Terkait hal di atas, kita tak dapat
menutup mata bahwa terdapat kultur dan cara pandang yang demikian berbeda
antara dunia Barat dengan Islam. Barat dengan paham liberalisme-nya begitu
menjunjung tinggi kebebasan berpendapat dan berekspresi, sebaliknya dengan
Islam yang masih memiliki berbagai koridor akan perihal terkait. Sudah tentu
hal ini akan menjadi kian pelik manakala hubungan antarmasyarakat dunia tak
lagi terhindarkan. Apabila dahulu hubungan antarmasyarakat dunia sekedar ditunjukkan
melalui keberadaan duta besar di masing-masing negara, kini masyarakat sipil pun
telah dapat mengambil peran tersebut. Sayangnya, kurangnya kemampuan ber-retorika
berikut minimnya sikap saling pengertian kerap kali membuat informasi yang muncul
ke permukaan terlampau bersifat vulgar, tanpa tedeng aling-aling, serta tanpa sadar melukai pihak-pihak tertentu.
Tercatat, beberapa kejadian serupa
layaknya penyebaran film The Innocence of
Muslims telah terjadi sebelumnya. Di tahun 2005, publik Islam internasional
dikejutkan sekaligus dibuat marah oleh publikasi gambar karikatur Nabi Muhammad
yang dimuat harian Jyllands-Posten, Denmark. Belum reda betul amarah umat Islam
dunia, selang beberapa tahun kemudian, tepatnya di tahun 2008, amarah publik
Islam internasional kembali tersulut akibat publikasi film Fitna buatan Geert Wilders, salah seorang anggota partai
konservatif-liberal asal Belanda.
Apabila kita memperhatikan dengan
seksama serangkaian peristiwa di atas, dapatlah ditilik bahwa media berperan
besar dalam menciptakan skala konflik yang berskala besar dan luas tersebut. Dengan
kata lain, agaknya prediksi Huntington dan Toynbee mengenai benturan
antarperadaban bukanlah isapan jempol belaka, hanya saja, hal tersebut tak
sekedar disebabkan oleh perbedaan kultur berikut cara pandang semata, tetapi
juga didukung oleh pesatnya perkembangan teknologi informasi dan komunikasi
dewasa ini. Lalu, yang menjadi pertanyaan kemudian, akankah intensitas skala
benturan antarperadaban di atas terus mengalami peningkatan tanpa sesuatupun yang
dapat dilakukan guna mencegahnya? Tak mudah memang menjawab pertanyaan ini.

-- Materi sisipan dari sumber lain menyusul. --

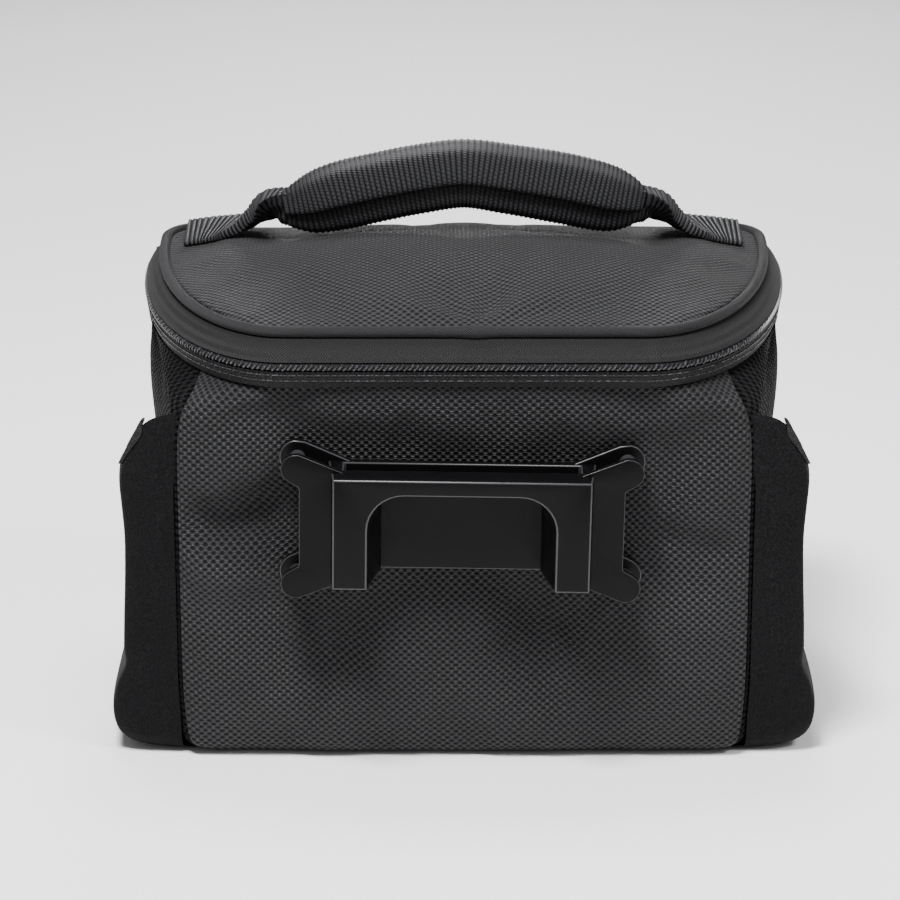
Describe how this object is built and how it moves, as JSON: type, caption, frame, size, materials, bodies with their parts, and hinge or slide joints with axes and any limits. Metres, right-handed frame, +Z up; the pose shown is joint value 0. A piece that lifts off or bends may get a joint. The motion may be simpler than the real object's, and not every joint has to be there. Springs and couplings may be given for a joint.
{
  "type": "bicycle handlebar bag",
  "caption": "Padded bicycle handlebar bag with a domed zip lid, webbing handle, open side pockets and a moulded plate for a handlebar clamp.",
  "frame": {"origin": "middle of the bag's bounding box, at its base", "axes": "+X to the right when the moulded plate is looked at, +Y from the plate side to the far side, +Z up"},
  "size_m": [0.2528, 0.158, 0.1999],
  "materials": {
    "cloth": "woven, satin",
    "binding": "twill, matt",
    "neoprene": "matt",
    "webbing": "ribbed, satin",
    "nylon_coil": "glossy",
    "moulded": "fine matt moulded"
  },
  "bodies": {
    "root": {"back_panel": "cloth", "front_panel": "cloth", "side_panel_left": "cloth", "side_panel_right": "cloth", "base_panel": "cloth", "side_pocket_left": "neoprene", "side_pocket_right": "neoprene", "pocket_binding_left": "binding", "pocket_binding_right": "binding", "lid_top": "cloth", "lid_piping": "binding", "lid_band": "binding", "lid_hinge": "cloth", "zip_coil": "nylon_coil", "zip_lower_tape": "binding", "zip_slider": "moulded", "handle_strap_left": "webbing", "handle_strap_right": "webbing", "handle_grip": "webbing", "mount_plate": "moulded"}
  },
  "joints": []
}
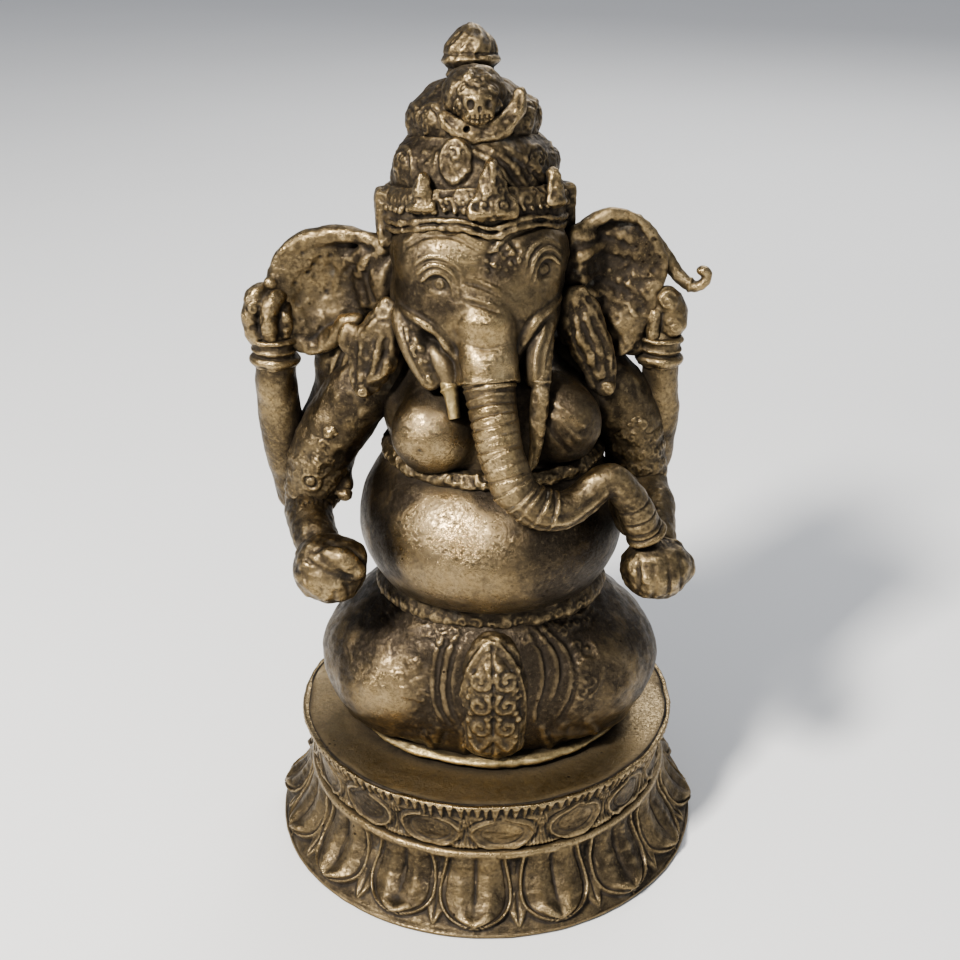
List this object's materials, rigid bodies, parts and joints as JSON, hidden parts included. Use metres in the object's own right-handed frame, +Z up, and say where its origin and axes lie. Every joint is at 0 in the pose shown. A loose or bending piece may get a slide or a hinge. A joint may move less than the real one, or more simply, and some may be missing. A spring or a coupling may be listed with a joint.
{
  "type": "deity statue",
  "caption": "Seated elephant-headed deity figure in aged cast brass, with a tiered crown and curled trunk, on a separate round lotus pedestal.",
  "frame": {"origin": "centre of the pedestal's round foot, on the surface it stands on", "axes": "+Z up along the statue's height; the figure faces -Y; +X is the figure's own left"},
  "size_m": [0.229, 0.229, 0.4203],
  "materials": {
    "aged_brass": "cast brass with a brown age patina, semi-rough",
    "dark_patina": "cast brass, dark brown patina in worked areas, rough",
    "worn_brass": "cast brass rubbed smooth, satin",
    "bright_brass": "smooth golden brass, satin"
  },
  "bodies": {
    "pedestal": {"lotus_base_lower": "dark_patina", "lotus_base_upper": "dark_patina", "seat_plate": "bright_brass"},
    "figure": {"armlet_left": "dark_patina", "armlet_right": "dark_patina", "base_sole": "bright_brass", "bracelet_left": "aged_brass", "bracelet_right": "aged_brass", "chest_band": "dark_patina", "crescent_ornament": "aged_brass", "crown_band": "dark_patina", "crown_finial": "dark_patina", "crown_lower_tier": "dark_patina", "crown_upper_tier": "dark_patina", "ear_left": "dark_patina", "ear_pendant_left": "dark_patina", "ear_pendant_right": "dark_patina", "ear_right": "dark_patina", "front_antefix": "aged_brass", "front_forearm_left": "aged_brass", "front_forearm_right": "aged_brass", "front_hand_left": "aged_brass", "front_hand_right": "aged_brass", "front_sash": "dark_patina", "front_upper_arm_left": "aged_brass", "front_upper_arm_right": "aged_brass", "goad": "dark_patina", "head_casting": "aged_brass", "lap_casting": "aged_brass", "locating_spigot": "dark_patina", "rear_arm_left": "aged_brass", "rear_arm_right": "aged_brass", "rear_hand_left": "aged_brass", "rear_hand_right": "aged_brass", "side_antefixes": "dark_patina", "skull_ornament": "dark_patina", "torso_casting": "worn_brass", "trunk": "aged_brass", "tusk_broken_right": "worn_brass", "tusk_left": "worn_brass", "waist_girdle": "dark_patina"}
  },
  "joints": [
    {"name": "figure_lift", "type": "slide", "parent": "pedestal", "child": "figure", "axis": [0, 0, 1], "range_m": [0, 0.08]}
  ]
}
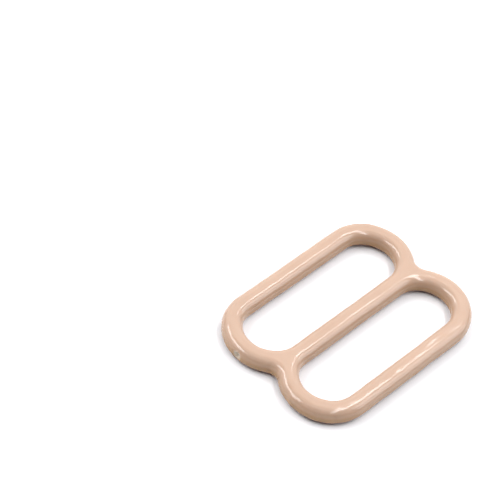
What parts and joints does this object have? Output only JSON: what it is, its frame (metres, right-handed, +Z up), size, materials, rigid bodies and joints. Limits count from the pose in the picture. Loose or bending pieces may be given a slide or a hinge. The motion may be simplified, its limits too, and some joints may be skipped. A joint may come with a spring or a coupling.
{
  "type": "strap slider",
  "caption": "Small figure-of-eight lingerie strap slider: a flat metal core in a glossy nude nylon coating, with two long round-ended openings either side of a middle bar.",
  "frame": {"origin": "underside of the slider, at the middle of the middle bar", "axes": "+X along the bars, +Y across them in the direction of the strap, +Z up through the thickness"},
  "size_m": [0.0146, 0.0108, 0.0012],
  "materials": {
    "core_steel": "stamped, tumbled dull, under the coating",
    "coating_nylon": "glossy nude nylon powder coat with slight orange peel"
  },
  "bodies": {
    "root": {"metal_core": "core_steel", "nylon_coating": "coating_nylon"}
  },
  "joints": []
}
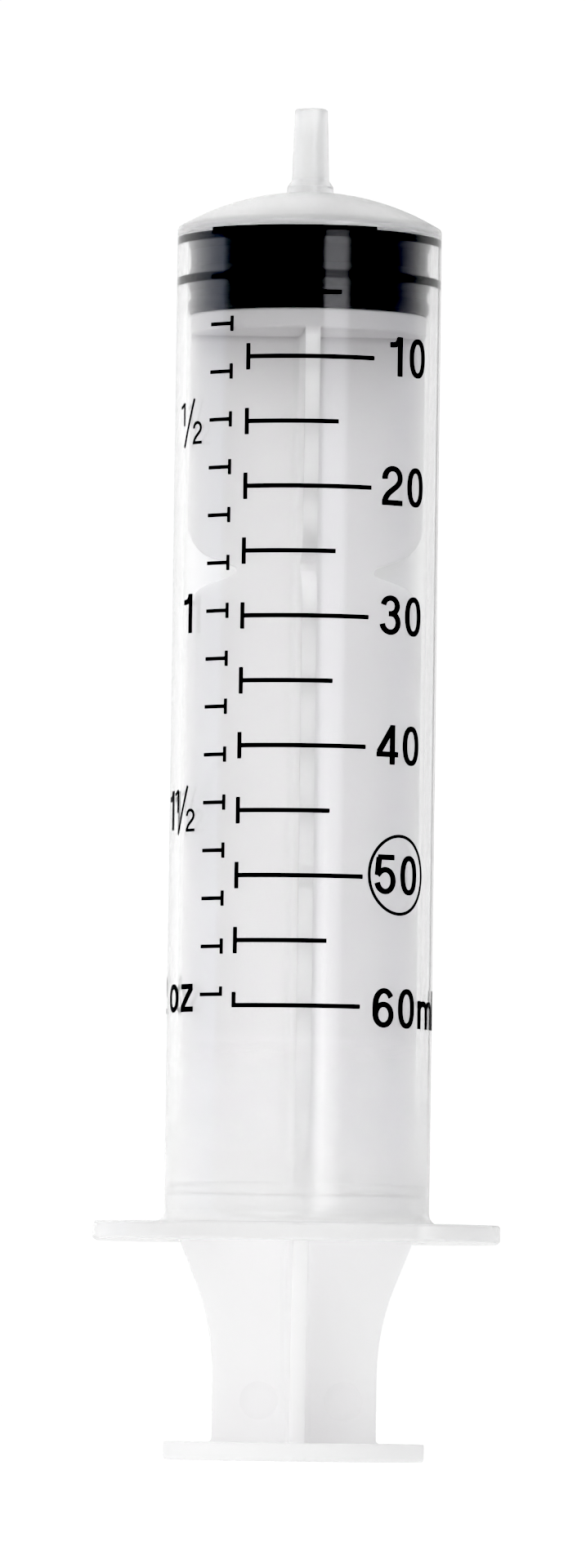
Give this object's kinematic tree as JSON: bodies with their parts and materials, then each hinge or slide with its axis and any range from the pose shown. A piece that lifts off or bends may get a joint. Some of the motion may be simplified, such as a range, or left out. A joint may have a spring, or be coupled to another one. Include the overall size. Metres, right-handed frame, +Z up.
{
  "type": "luer slip syringe",
  "caption": "Large disposable syringe with a plain tapered slip tip, a printed barrel with two finger ears, a ribbed plunger rod and a black rubber stopper.",
  "frame": {"origin": "centre of the thumb rest's underside, on which the syringe stands with its tip up", "axes": "+Z up the syringe's axis to the tip, X along the flange's two ears, and the printed scales face -Y"},
  "size_m": [0.0478, 0.035, 0.1602],
  "materials": {
    "natural_polypropylene": "natural translucent polypropylene, moulded with a polished core and cavity",
    "white_polypropylene": "natural white polypropylene, moulded satin",
    "black_rubber": "black moulded rubber with a thin film of silicone oil",
    "black_ink": "black ink, screen printed on the barrel"
  },
  "bodies": {
    "plunger": {"plunger_rod": "white_polypropylene"},
    "stopper": {"stopper": "black_rubber"},
    "barrel": {"barrel": "natural_polypropylene", "millilitre_scale": "black_ink", "ounce_scale": "black_ink"}
  },
  "joints": [
    {"name": "rod_turn", "type": "hinge", "parent": "plunger", "child": "stopper", "pos_m": [0, 0, 0.1385], "axis": [0, 0, 1], "continuous": true},
    {"name": "barrel_slide", "type": "slide", "parent": "stopper", "child": "barrel", "axis": [0, 0, 1], "range_m": [0, 0.1025]}
  ]
}
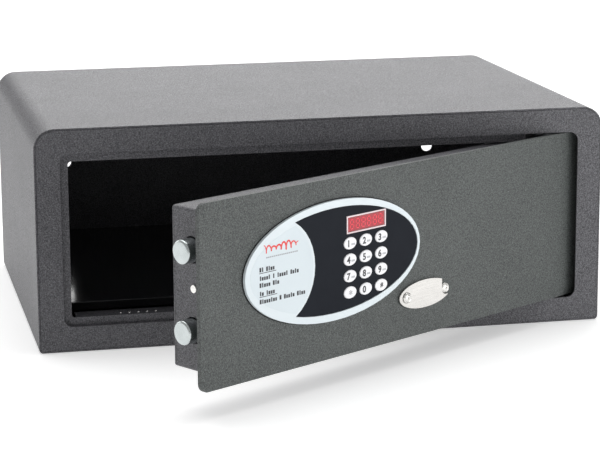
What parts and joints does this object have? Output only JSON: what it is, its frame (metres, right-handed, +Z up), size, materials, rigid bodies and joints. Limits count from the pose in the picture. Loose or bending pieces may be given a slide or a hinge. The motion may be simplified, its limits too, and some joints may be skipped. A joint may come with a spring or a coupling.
{
  "type": "in room safe",
  "caption": "Sheet-steel hotel room safe with a hinged door, keypad, motor-driven bolts and key override, standing ajar.",
  "frame": {"origin": "centre of the base, on the surface that the safe stands on", "axes": "+Z up; the door and the keypad face -Y, and the rear panel faces +Y; +X is to the right as the front is looked at, on the hinge side"},
  "size_m": [0.518, 0.5893, 0.2],
  "materials": {
    "cabinet_paint": "fine textured dark grey powder coat",
    "door_paint": "fine textured grey-green powder coat",
    "inner_paint": "smooth gloss black paint",
    "bright_steel": "polished, with fine scratches",
    "zinc": "zinc plate",
    "brass": "machined",
    "silver_plastic": "satin silver-white moulding",
    "white_plastic": "satin white",
    "panel_film": "satin blue-black film",
    "black_plastic": "fine grained black moulding",
    "red_lens": "clear red window",
    "red_plastic": "red button",
    "board_green": "circuit board with solder mask",
    "nylon": "natural nylon",
    "battery_sleeve": "printed sleeve with no lettering"
  },
  "bodies": {
    "cabinet": {"casing": "cabinet_paint", "rear_panel": "cabinet_paint", "front_frame": "cabinet_paint", "door_stop": "cabinet_paint", "floor_tray": "inner_paint", "hinge_bracket_upper": "zinc", "hinge_bracket_lower": "zinc", "hinge_pin_upper": "bright_steel", "hinge_pin_lower": "bright_steel"},
    "door": {"door_plate": "door_paint", "door_box": "cabinet_paint", "hinge_lug_upper": "zinc", "hinge_lug_lower": "zinc", "hinge_bush_upper": "nylon", "hinge_bush_lower": "nylon", "bolt_guide": "zinc", "rear_cover": "cabinet_paint", "side_screw": "bright_steel", "motor_bracket": "zinc", "lock_motor": "zinc", "gear_post": "bright_steel", "guide_post": "bright_steel", "circuit_board": "board_green", "display_module": "black_plastic", "display_window": "red_lens", "display_frame": "white_plastic", "keypad_bezel": "silver_plastic", "keypad_panel": "panel_film", "label_panel": "white_plastic", "battery_holder": "black_plastic", "battery_pack": "battery_sleeve", "lock_body": "zinc", "lock_nut": "zinc", "cover_pivot_screw": "bright_steel", "cover_lock_screw": "bright_steel"},
    "bolts": {"bolt_upper": "bright_steel", "bolt_lower": "bright_steel", "bolt_carrier": "zinc", "bolt_screw_upper": "zinc", "bolt_screw_lower": "zinc"},
    "drive_gear": {"drive_gear": "brass"},
    "motor_pinion": {"motor_pinion": "brass"},
    "key_1": {"key_1": "white_plastic"},
    "key_2": {"key_2": "white_plastic"},
    "key_3": {"key_3": "white_plastic"},
    "key_4": {"key_4": "white_plastic"},
    "key_5": {"key_5": "white_plastic"},
    "key_6": {"key_6": "white_plastic"},
    "key_7": {"key_7": "white_plastic"},
    "key_8": {"key_8": "white_plastic"},
    "key_9": {"key_9": "white_plastic"},
    "key_star": {"key_star": "white_plastic"},
    "key_0": {"key_0": "white_plastic"},
    "key_hash": {"key_hash": "white_plastic"},
    "override_cover": {"override_cover": "bright_steel"},
    "lock_plug": {"lock_plug": "brass", "lock_cam": "zinc"},
    "reset_button": {"reset_button": "red_plastic"},
    "battery_cover": {"battery_cover": "black_plastic"}
  },
  "joints": [
    {"name": "door_swing", "type": "hinge", "parent": "cabinet", "child": "door", "pos_m": [0.2135, -0.1555, 0.1], "axis": [0, 0, 1], "range_deg": [-32, 46]},
    {"name": "bolt_slide", "type": "slide", "parent": "door", "child": "bolts", "axis": [0.848, 0.5299, 0], "range_m": [0, 0.012]},
    {"name": "drive_gear_spin", "type": "hinge", "parent": "door", "child": "drive_gear", "pos_m": [-0.07903, -0.34537, 0.0908], "axis": [-0.5299, 0.848, 0], "range_deg": [0, 57.4]},
    {"name": "motor_pinion_spin", "type": "hinge", "parent": "door", "child": "motor_pinion", "pos_m": [-0.06704, -0.33788, 0.07666], "axis": [-0.5299, 0.848, 0], "range_deg": [-86.1, 0]},
    {"name": "key_1_press", "type": "slide", "parent": "door", "child": "key_1", "axis": [-0.5299, 0.848, 0], "range_m": [0, 0.0007], "stiffness_N_per_m": 300},
    {"name": "key_2_press", "type": "slide", "parent": "door", "child": "key_2", "axis": [-0.5299, 0.848, 0], "range_m": [0, 0.0007], "stiffness_N_per_m": 300},
    {"name": "key_3_press", "type": "slide", "parent": "door", "child": "key_3", "axis": [-0.5299, 0.848, 0], "range_m": [0, 0.0007], "stiffness_N_per_m": 300},
    {"name": "key_4_press", "type": "slide", "parent": "door", "child": "key_4", "axis": [-0.5299, 0.848, 0], "range_m": [0, 0.0007], "stiffness_N_per_m": 300},
    {"name": "key_5_press", "type": "slide", "parent": "door", "child": "key_5", "axis": [-0.5299, 0.848, 0], "range_m": [0, 0.0007], "stiffness_N_per_m": 300},
    {"name": "key_6_press", "type": "slide", "parent": "door", "child": "key_6", "axis": [-0.5299, 0.848, 0], "range_m": [0, 0.0007], "stiffness_N_per_m": 300},
    {"name": "key_7_press", "type": "slide", "parent": "door", "child": "key_7", "axis": [-0.5299, 0.848, 0], "range_m": [0, 0.0007], "stiffness_N_per_m": 300},
    {"name": "key_8_press", "type": "slide", "parent": "door", "child": "key_8", "axis": [-0.5299, 0.848, 0], "range_m": [0, 0.0007], "stiffness_N_per_m": 300},
    {"name": "key_9_press", "type": "slide", "parent": "door", "child": "key_9", "axis": [-0.5299, 0.848, 0], "range_m": [0, 0.0007], "stiffness_N_per_m": 300},
    {"name": "key_star_press", "type": "slide", "parent": "door", "child": "key_star", "axis": [-0.5299, 0.848, 0], "range_m": [0, 0.0007], "stiffness_N_per_m": 300},
    {"name": "key_0_press", "type": "slide", "parent": "door", "child": "key_0", "axis": [-0.5299, 0.848, 0], "range_m": [0, 0.0007], "stiffness_N_per_m": 300},
    {"name": "key_hash_press", "type": "slide", "parent": "door", "child": "key_hash", "axis": [-0.5299, 0.848, 0], "range_m": [0, 0.0007], "stiffness_N_per_m": 300},
    {"name": "override_cover_swing", "type": "hinge", "parent": "door", "child": "override_cover", "pos_m": [0.04499, -0.28815, 0.06], "axis": [-0.5299, 0.848, 0], "range_deg": [0, 95]},
    {"name": "lock_plug_turn", "type": "hinge", "parent": "door", "child": "lock_plug", "pos_m": [0.05877, -0.26398, 0.06], "axis": [-0.5299, 0.848, 0], "range_deg": [0, 90]},
    {"name": "reset_button_press", "type": "slide", "parent": "door", "child": "reset_button", "axis": [0.5299, -0.848, 0], "range_m": [0, 0.0015], "stiffness_N_per_m": 250},
    {"name": "battery_cover_slide", "type": "slide", "parent": "door", "child": "battery_cover", "axis": [0.848, 0.5299, 0], "range_m": [0, 0.02]}
  ],
  "couplings": [
    {"joint": "drive_gear_spin", "follows": "bolt_slide", "rad_per_m": 83.333},
    {"joint": "motor_pinion_spin", "follows": "bolt_slide", "rad_per_m": -125}
  ]
}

Namun, apabila kita menilik berbagai
kejadian serupa sebelumnya, hampir dapat dipastikan bahwa geliat massa yang
tersulut emosinya lambat-laun bakal meredam seiring berjalannya waktu. Sementara,
yang menjadi tantangan kemudian adalah, mampukah berbagai pihak mencegah terulangnya
kembali kejadian serupa. Dalam hal ini, baik pengguna akses informasi maupun
pemilik media seyogyanya memiliki pemahaman yang baik terhadap
sensitif-tidaknya suatu isu bilamana terekspos ke ruang publik. Di satu sisi,
sesungguhnya berbagai portal media (berita), khususnya dalam dunia maya, telah
memiliki public vote ‘pemungutan
suara publik’ yang berfungsi untuk menentukkan layak-tidaknya suatu informasi terpublikasikan.
Public vote tersebut terutama
ditujukan untuk menampung aspirasi berbagai pihak yang merasa keberatan atas terpublikasinya
suatu informasi, untuk kemudian ditindaklanjuti sang pemilik media. Diakui atau
tidak, ini adalah langkah yang sangat baik dalam upaya mewujudkan interaksi
antarmasyarakat dunia yang cerdas dan elegan, dan tentunya, sebuah langkah
besar guna mengembalikan benturan antarperadaban sebagai mitos belaka.